[Exercise instructions]: Your task is to extract every line from the material below exactly.

[Data lines]:
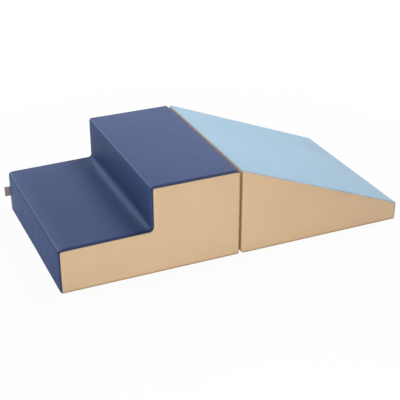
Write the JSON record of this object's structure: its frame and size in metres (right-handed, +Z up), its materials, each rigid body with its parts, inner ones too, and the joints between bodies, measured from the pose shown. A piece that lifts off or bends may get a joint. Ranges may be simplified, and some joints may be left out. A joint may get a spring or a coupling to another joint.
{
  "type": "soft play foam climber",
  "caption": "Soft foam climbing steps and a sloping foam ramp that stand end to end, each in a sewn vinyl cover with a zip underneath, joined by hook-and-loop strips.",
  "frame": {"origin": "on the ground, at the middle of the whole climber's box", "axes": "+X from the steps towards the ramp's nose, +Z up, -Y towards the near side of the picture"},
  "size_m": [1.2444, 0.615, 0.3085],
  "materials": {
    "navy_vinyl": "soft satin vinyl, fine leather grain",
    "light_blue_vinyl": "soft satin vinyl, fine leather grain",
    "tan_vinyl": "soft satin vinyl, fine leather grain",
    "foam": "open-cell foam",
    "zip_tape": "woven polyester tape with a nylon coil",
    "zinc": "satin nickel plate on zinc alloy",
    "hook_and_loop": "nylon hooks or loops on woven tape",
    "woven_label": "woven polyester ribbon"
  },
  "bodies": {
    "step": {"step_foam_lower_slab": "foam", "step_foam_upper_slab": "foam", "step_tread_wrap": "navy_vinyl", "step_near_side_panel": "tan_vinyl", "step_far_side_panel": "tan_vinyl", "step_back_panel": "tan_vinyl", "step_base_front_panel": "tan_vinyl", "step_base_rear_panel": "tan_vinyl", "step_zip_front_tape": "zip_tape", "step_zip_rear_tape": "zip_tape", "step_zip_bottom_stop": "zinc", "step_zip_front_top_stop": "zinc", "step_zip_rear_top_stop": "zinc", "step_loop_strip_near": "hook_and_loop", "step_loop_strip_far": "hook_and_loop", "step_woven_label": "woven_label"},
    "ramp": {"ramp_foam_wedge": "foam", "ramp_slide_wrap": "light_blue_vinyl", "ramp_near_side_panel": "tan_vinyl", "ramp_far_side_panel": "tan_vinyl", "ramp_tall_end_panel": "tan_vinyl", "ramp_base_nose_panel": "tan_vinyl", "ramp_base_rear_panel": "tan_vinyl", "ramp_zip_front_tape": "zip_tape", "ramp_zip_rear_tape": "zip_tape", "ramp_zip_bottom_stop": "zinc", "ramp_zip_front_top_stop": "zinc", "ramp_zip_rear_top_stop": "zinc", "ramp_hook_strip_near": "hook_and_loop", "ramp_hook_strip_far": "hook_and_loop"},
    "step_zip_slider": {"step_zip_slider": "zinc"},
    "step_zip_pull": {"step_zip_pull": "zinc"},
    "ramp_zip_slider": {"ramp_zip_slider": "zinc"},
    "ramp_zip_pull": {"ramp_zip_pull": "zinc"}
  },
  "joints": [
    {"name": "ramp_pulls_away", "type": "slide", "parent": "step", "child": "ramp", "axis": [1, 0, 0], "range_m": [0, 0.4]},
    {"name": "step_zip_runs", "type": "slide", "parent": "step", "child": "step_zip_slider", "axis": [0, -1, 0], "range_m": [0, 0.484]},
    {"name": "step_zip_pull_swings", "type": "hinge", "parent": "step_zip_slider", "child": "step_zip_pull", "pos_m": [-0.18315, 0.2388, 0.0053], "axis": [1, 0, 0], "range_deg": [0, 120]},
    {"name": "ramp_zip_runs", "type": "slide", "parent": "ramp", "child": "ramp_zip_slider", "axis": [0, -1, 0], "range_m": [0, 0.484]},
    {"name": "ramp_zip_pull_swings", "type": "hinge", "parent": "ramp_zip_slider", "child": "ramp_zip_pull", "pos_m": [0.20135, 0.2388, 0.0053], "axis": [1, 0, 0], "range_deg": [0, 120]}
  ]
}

[Output for this exercise]:
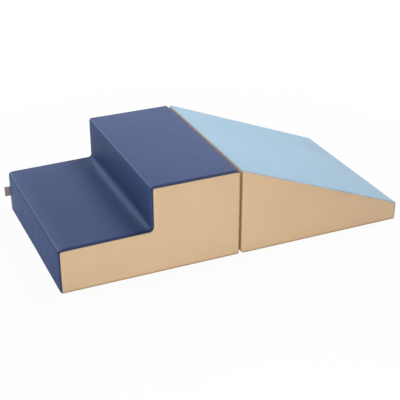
Write the JSON record of this object's structure: its frame and size in metres (right-handed, +Z up), its materials, each rigid body with its parts, inner ones too, and the joints between bodies, measured from the pose shown. A piece that lifts off or bends may get a joint. Ranges may be simplified, and some joints may be left out. A joint may get a spring or a coupling to another joint.
{
  "type": "soft play foam climber",
  "caption": "Soft foam climbing steps and a sloping foam ramp that stand end to end, each in a sewn vinyl cover with a zip underneath, joined by hook-and-loop strips.",
  "frame": {"origin": "on the ground, at the middle of the whole climber's box", "axes": "+X from the steps towards the ramp's nose, +Z up, -Y towards the near side of the picture"},
  "size_m": [1.2444, 0.615, 0.3085],
  "materials": {
    "navy_vinyl": "soft satin vinyl, fine leather grain",
    "light_blue_vinyl": "soft satin vinyl, fine leather grain",
    "tan_vinyl": "soft satin vinyl, fine leather grain",
    "foam": "open-cell foam",
    "zip_tape": "woven polyester tape with a nylon coil",
    "zinc": "satin nickel plate on zinc alloy",
    "hook_and_loop": "nylon hooks or loops on woven tape",
    "woven_label": "woven polyester ribbon"
  },
  "bodies": {
    "step": {"step_foam_lower_slab": "foam", "step_foam_upper_slab": "foam", "step_tread_wrap": "navy_vinyl", "step_near_side_panel": "tan_vinyl", "step_far_side_panel": "tan_vinyl", "step_back_panel": "tan_vinyl", "step_base_front_panel": "tan_vinyl", "step_base_rear_panel": "tan_vinyl", "step_zip_front_tape": "zip_tape", "step_zip_rear_tape": "zip_tape", "step_zip_bottom_stop": "zinc", "step_zip_front_top_stop": "zinc", "step_zip_rear_top_stop": "zinc", "step_loop_strip_near": "hook_and_loop", "step_loop_strip_far": "hook_and_loop", "step_woven_label": "woven_label"},
    "ramp": {"ramp_foam_wedge": "foam", "ramp_slide_wrap": "light_blue_vinyl", "ramp_near_side_panel": "tan_vinyl", "ramp_far_side_panel": "tan_vinyl", "ramp_tall_end_panel": "tan_vinyl", "ramp_base_nose_panel": "tan_vinyl", "ramp_base_rear_panel": "tan_vinyl", "ramp_zip_front_tape": "zip_tape", "ramp_zip_rear_tape": "zip_tape", "ramp_zip_bottom_stop": "zinc", "ramp_zip_front_top_stop": "zinc", "ramp_zip_rear_top_stop": "zinc", "ramp_hook_strip_near": "hook_and_loop", "ramp_hook_strip_far": "hook_and_loop"},
    "step_zip_slider": {"step_zip_slider": "zinc"},
    "step_zip_pull": {"step_zip_pull": "zinc"},
    "ramp_zip_slider": {"ramp_zip_slider": "zinc"},
    "ramp_zip_pull": {"ramp_zip_pull": "zinc"}
  },
  "joints": [
    {"name": "ramp_pulls_away", "type": "slide", "parent": "step", "child": "ramp", "axis": [1, 0, 0], "range_m": [0, 0.4]},
    {"name": "step_zip_runs", "type": "slide", "parent": "step", "child": "step_zip_slider", "axis": [0, -1, 0], "range_m": [0, 0.484]},
    {"name": "step_zip_pull_swings", "type": "hinge", "parent": "step_zip_slider", "child": "step_zip_pull", "pos_m": [-0.18315, 0.2388, 0.0053], "axis": [1, 0, 0], "range_deg": [0, 120]},
    {"name": "ramp_zip_runs", "type": "slide", "parent": "ramp", "child": "ramp_zip_slider", "axis": [0, -1, 0], "range_m": [0, 0.484]},
    {"name": "ramp_zip_pull_swings", "type": "hinge", "parent": "ramp_zip_slider", "child": "ramp_zip_pull", "pos_m": [0.20135, 0.2388, 0.0053], "axis": [1, 0, 0], "range_deg": [0, 120]}
  ]
}